_REQUIRED TASK_. Exactly the lines from the start of the data through the line containing "[chamfer(part, 1.6) for" should be output, with both ends kept and nothing added.

________________________

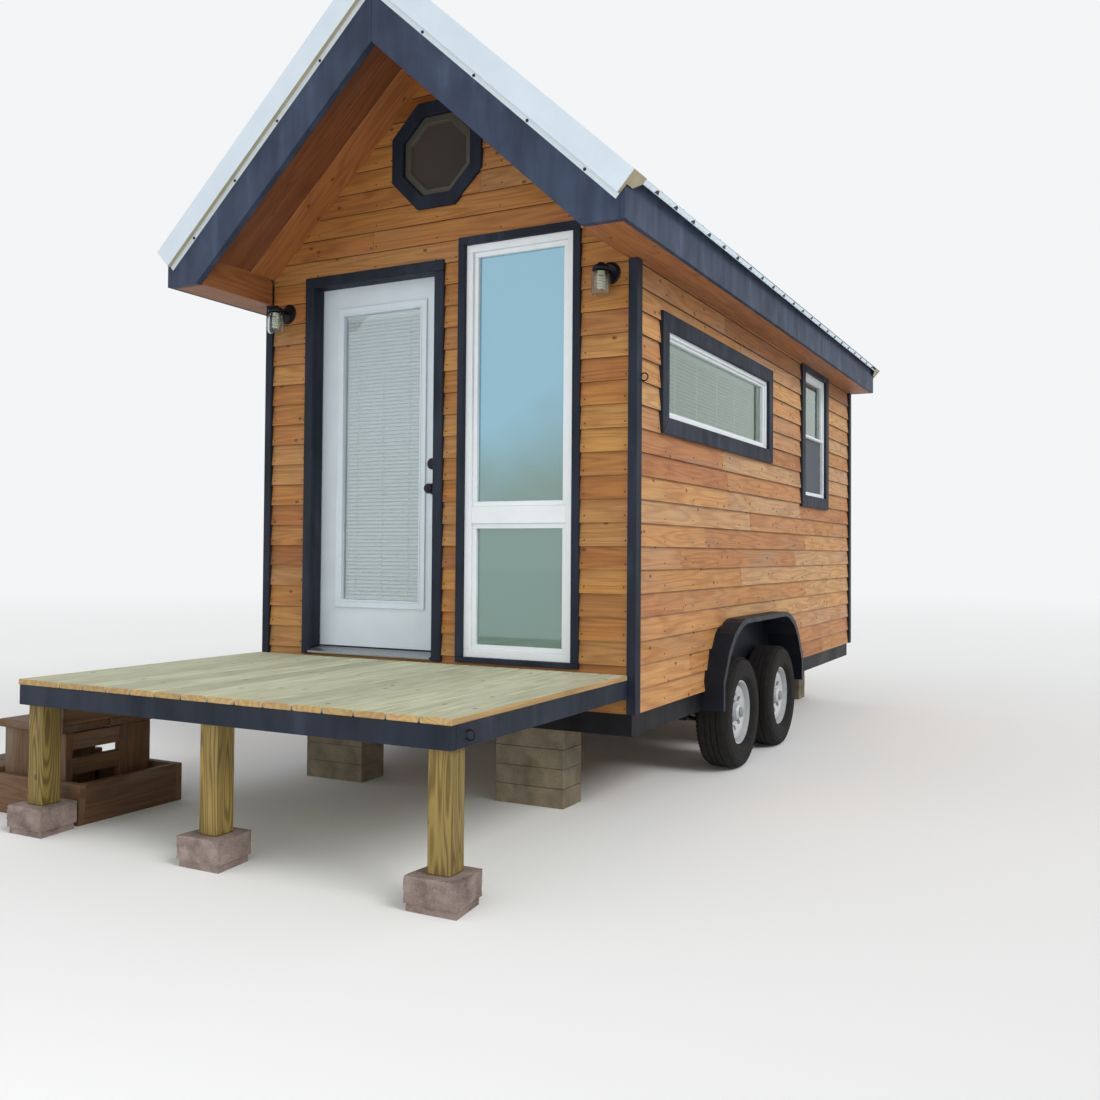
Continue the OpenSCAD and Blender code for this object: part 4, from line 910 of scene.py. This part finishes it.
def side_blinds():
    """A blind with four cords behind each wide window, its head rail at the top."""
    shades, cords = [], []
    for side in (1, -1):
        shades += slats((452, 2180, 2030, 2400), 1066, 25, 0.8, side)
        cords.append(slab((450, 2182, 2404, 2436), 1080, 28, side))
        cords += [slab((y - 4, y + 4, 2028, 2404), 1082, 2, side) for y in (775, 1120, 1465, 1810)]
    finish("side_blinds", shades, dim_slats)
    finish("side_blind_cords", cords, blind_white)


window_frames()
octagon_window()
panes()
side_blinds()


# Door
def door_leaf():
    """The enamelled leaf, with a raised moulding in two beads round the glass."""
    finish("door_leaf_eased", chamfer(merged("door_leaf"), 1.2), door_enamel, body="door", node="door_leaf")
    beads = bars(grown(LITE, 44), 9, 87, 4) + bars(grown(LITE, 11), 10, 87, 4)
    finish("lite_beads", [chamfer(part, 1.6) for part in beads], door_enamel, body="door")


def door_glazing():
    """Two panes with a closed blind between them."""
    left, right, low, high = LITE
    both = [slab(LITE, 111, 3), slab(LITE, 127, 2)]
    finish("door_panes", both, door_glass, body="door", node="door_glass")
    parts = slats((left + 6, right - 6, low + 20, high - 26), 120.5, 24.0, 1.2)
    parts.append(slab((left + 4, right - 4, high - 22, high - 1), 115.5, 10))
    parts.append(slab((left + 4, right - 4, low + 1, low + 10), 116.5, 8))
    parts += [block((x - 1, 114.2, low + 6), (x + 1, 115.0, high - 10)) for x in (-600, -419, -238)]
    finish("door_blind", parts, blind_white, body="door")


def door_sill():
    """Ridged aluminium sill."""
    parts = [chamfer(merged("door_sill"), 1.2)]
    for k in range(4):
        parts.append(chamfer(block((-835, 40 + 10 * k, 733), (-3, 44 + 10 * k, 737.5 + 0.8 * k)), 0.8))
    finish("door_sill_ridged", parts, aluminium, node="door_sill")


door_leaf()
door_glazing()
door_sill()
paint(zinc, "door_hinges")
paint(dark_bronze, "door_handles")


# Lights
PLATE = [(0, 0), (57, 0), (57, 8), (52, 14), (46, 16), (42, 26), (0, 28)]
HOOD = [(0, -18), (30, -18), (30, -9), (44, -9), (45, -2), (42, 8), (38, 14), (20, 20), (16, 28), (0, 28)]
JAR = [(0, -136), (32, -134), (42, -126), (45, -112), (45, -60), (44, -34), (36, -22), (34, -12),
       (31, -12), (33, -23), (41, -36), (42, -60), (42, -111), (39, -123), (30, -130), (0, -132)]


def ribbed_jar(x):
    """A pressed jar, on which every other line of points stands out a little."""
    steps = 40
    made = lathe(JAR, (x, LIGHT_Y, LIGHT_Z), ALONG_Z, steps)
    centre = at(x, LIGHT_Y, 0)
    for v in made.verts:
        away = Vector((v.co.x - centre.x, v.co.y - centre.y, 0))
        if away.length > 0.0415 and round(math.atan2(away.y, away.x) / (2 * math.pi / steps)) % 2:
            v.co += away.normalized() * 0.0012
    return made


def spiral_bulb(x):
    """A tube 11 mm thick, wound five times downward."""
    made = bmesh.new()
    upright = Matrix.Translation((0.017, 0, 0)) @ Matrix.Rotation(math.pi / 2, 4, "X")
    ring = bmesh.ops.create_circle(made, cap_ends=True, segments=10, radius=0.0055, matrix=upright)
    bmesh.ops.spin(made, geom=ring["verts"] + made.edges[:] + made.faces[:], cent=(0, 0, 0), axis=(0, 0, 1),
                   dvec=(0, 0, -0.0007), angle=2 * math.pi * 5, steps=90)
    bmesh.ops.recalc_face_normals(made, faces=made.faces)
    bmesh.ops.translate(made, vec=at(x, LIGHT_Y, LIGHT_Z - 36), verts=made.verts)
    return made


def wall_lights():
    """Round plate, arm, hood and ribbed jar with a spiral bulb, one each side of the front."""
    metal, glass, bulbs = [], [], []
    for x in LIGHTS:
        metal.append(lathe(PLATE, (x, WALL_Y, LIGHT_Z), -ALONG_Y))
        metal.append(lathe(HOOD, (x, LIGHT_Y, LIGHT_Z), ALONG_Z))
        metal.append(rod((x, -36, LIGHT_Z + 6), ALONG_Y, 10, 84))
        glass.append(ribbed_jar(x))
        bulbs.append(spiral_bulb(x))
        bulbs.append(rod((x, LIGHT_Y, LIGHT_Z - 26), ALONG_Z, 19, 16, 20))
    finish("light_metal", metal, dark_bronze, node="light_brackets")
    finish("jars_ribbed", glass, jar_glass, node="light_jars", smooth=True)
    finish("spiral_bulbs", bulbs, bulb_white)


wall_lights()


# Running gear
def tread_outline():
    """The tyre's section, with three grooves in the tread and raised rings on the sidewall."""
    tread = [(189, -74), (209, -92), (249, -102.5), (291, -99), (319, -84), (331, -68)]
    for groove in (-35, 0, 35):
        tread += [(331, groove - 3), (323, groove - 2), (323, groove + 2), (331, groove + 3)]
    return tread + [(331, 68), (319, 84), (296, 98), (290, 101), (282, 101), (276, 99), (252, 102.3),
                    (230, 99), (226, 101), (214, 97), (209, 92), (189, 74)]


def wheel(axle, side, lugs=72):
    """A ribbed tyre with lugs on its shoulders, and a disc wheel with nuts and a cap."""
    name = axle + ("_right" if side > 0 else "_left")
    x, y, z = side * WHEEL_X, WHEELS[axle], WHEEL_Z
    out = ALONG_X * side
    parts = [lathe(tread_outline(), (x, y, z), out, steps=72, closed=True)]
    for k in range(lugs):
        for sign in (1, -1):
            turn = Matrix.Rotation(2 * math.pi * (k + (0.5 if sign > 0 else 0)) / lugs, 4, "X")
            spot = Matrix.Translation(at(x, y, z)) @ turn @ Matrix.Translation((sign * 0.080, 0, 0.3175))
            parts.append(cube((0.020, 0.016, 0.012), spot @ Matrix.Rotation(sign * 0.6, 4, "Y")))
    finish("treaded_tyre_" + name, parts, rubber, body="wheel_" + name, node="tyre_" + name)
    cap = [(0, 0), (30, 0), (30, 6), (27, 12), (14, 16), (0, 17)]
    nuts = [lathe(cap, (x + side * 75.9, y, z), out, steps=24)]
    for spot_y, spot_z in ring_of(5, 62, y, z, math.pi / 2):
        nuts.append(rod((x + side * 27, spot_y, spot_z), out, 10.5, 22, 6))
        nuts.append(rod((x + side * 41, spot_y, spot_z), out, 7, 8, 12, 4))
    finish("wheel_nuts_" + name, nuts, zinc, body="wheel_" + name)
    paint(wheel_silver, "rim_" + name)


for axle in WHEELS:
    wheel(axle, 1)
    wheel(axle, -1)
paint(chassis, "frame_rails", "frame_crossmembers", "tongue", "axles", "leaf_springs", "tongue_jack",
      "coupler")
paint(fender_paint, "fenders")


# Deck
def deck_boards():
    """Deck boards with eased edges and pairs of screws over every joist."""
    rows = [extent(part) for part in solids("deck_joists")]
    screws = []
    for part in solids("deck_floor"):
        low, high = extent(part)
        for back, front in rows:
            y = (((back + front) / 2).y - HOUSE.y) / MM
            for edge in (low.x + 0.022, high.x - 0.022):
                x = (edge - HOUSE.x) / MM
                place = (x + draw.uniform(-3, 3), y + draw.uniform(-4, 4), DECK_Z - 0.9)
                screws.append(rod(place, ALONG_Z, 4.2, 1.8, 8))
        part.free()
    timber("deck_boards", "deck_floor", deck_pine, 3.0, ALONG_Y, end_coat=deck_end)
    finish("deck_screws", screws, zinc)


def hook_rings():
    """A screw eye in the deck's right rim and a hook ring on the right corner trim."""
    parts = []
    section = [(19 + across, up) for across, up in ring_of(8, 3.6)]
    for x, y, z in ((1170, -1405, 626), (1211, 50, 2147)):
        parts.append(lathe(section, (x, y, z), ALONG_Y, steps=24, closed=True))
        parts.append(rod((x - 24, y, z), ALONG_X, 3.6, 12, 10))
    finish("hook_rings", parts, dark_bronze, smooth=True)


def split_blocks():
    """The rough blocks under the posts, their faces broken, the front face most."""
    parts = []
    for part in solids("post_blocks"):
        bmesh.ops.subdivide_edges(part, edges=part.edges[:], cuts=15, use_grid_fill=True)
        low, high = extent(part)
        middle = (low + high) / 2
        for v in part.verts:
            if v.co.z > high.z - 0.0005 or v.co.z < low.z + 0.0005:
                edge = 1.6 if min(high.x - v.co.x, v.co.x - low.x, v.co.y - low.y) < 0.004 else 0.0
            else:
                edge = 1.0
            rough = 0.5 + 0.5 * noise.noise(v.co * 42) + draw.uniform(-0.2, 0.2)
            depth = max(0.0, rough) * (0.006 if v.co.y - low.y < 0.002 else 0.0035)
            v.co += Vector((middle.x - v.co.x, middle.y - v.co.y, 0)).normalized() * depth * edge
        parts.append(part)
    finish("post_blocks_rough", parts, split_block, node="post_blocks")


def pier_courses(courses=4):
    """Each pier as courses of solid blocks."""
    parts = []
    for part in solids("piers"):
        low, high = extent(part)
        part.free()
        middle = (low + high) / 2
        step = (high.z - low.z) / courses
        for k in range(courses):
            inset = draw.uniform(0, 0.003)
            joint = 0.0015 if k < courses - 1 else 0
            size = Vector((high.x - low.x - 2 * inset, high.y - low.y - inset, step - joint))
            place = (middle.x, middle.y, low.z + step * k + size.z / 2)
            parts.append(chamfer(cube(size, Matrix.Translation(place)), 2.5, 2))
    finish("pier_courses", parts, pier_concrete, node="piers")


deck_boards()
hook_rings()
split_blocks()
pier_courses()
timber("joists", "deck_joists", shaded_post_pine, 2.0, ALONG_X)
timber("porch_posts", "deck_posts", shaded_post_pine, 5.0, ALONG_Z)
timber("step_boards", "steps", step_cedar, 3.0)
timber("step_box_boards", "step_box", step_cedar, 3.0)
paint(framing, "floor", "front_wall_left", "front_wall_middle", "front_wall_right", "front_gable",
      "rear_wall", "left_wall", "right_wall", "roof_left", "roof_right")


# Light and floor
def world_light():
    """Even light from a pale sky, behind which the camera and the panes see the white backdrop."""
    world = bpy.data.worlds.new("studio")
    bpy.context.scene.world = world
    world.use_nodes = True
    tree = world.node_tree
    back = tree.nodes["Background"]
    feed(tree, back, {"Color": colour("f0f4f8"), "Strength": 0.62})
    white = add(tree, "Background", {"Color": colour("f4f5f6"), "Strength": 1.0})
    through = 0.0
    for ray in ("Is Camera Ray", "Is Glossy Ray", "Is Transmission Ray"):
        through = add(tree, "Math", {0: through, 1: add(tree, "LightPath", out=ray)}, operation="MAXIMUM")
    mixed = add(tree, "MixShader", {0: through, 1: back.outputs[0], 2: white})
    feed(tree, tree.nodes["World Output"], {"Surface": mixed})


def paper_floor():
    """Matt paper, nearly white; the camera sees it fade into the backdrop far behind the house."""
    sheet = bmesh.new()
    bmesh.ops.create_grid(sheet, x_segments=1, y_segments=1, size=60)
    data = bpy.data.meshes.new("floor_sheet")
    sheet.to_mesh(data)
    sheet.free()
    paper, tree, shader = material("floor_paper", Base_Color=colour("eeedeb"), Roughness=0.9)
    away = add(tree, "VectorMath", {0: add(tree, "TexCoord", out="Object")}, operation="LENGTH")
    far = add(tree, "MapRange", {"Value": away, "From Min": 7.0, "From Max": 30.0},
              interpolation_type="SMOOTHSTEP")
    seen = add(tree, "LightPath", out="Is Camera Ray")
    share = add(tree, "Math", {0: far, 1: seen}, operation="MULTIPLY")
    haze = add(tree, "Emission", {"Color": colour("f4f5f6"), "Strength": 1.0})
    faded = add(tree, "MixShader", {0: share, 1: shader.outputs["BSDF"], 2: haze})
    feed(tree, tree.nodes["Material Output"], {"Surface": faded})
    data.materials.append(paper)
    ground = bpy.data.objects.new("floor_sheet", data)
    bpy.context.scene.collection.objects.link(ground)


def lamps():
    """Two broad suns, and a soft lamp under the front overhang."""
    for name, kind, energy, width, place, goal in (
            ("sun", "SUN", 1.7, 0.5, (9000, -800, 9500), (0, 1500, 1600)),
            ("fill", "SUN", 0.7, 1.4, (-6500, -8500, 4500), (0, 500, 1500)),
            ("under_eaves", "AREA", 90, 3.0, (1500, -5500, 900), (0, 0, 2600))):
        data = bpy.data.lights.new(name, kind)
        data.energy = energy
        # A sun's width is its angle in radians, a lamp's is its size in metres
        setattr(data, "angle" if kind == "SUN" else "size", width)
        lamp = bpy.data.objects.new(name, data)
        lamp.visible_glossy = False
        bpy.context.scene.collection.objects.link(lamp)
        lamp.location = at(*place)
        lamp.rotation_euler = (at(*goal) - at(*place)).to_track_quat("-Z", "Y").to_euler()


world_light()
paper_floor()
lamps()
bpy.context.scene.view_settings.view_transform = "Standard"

________________________

_ANSWER TO THE TASK_.
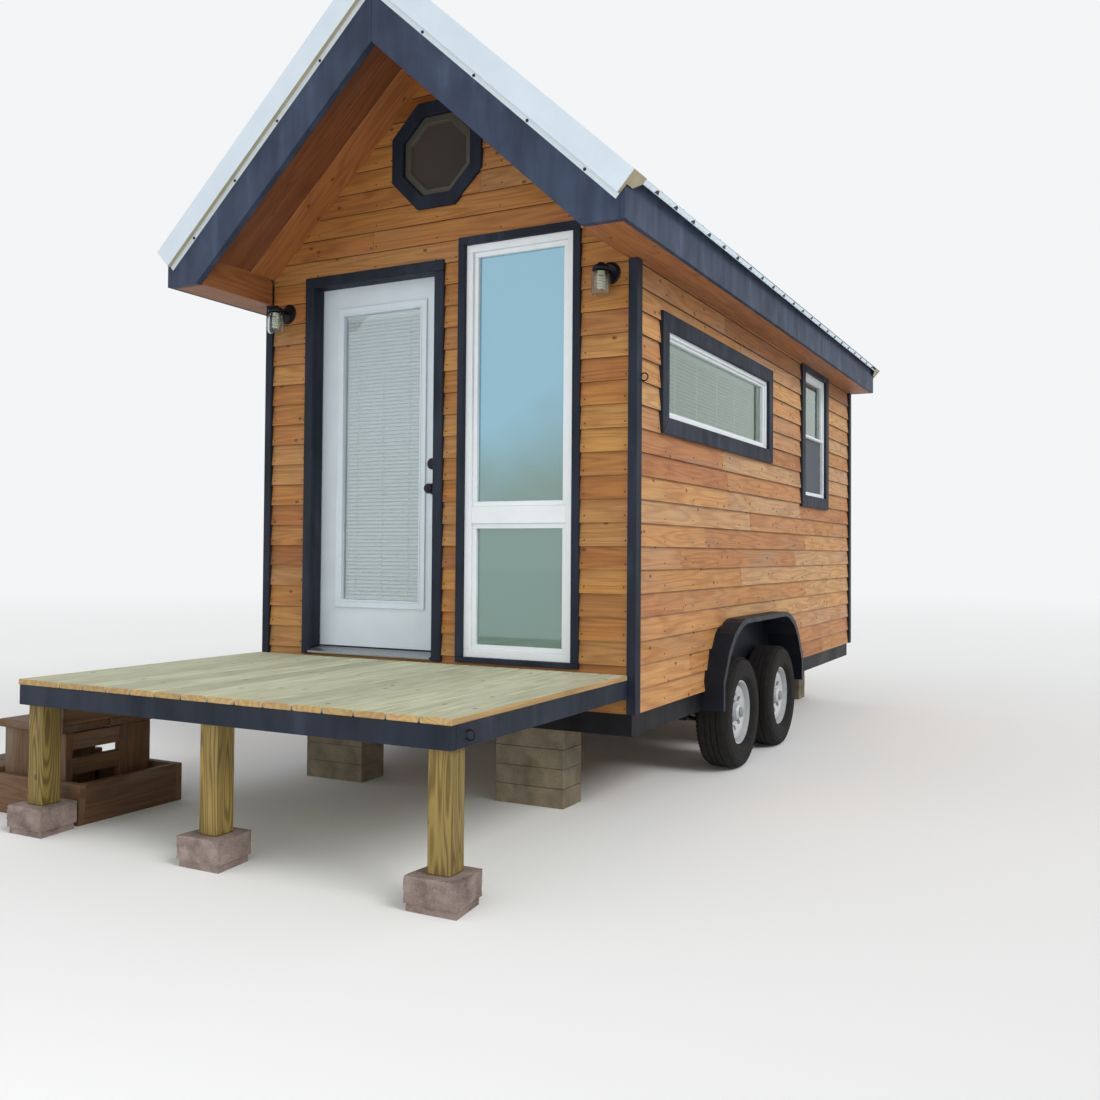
Continue the OpenSCAD and Blender code for this object: part 4, from line 910 of scene.py. This part finishes it.
def side_blinds():
    """A blind with four cords behind each wide window, its head rail at the top."""
    shades, cords = [], []
    for side in (1, -1):
        shades += slats((452, 2180, 2030, 2400), 1066, 25, 0.8, side)
        cords.append(slab((450, 2182, 2404, 2436), 1080, 28, side))
        cords += [slab((y - 4, y + 4, 2028, 2404), 1082, 2, side) for y in (775, 1120, 1465, 1810)]
    finish("side_blinds", shades, dim_slats)
    finish("side_blind_cords", cords, blind_white)


window_frames()
octagon_window()
panes()
side_blinds()


# Door
def door_leaf():
    """The enamelled leaf, with a raised moulding in two beads round the glass."""
    finish("door_leaf_eased", chamfer(merged("door_leaf"), 1.2), door_enamel, body="door", node="door_leaf")
    beads = bars(grown(LITE, 44), 9, 87, 4) + bars(grown(LITE, 11), 10, 87, 4)
    finish("lite_beads", [chamfer(part, 1.6) for part in beads], door_enamel, body="door")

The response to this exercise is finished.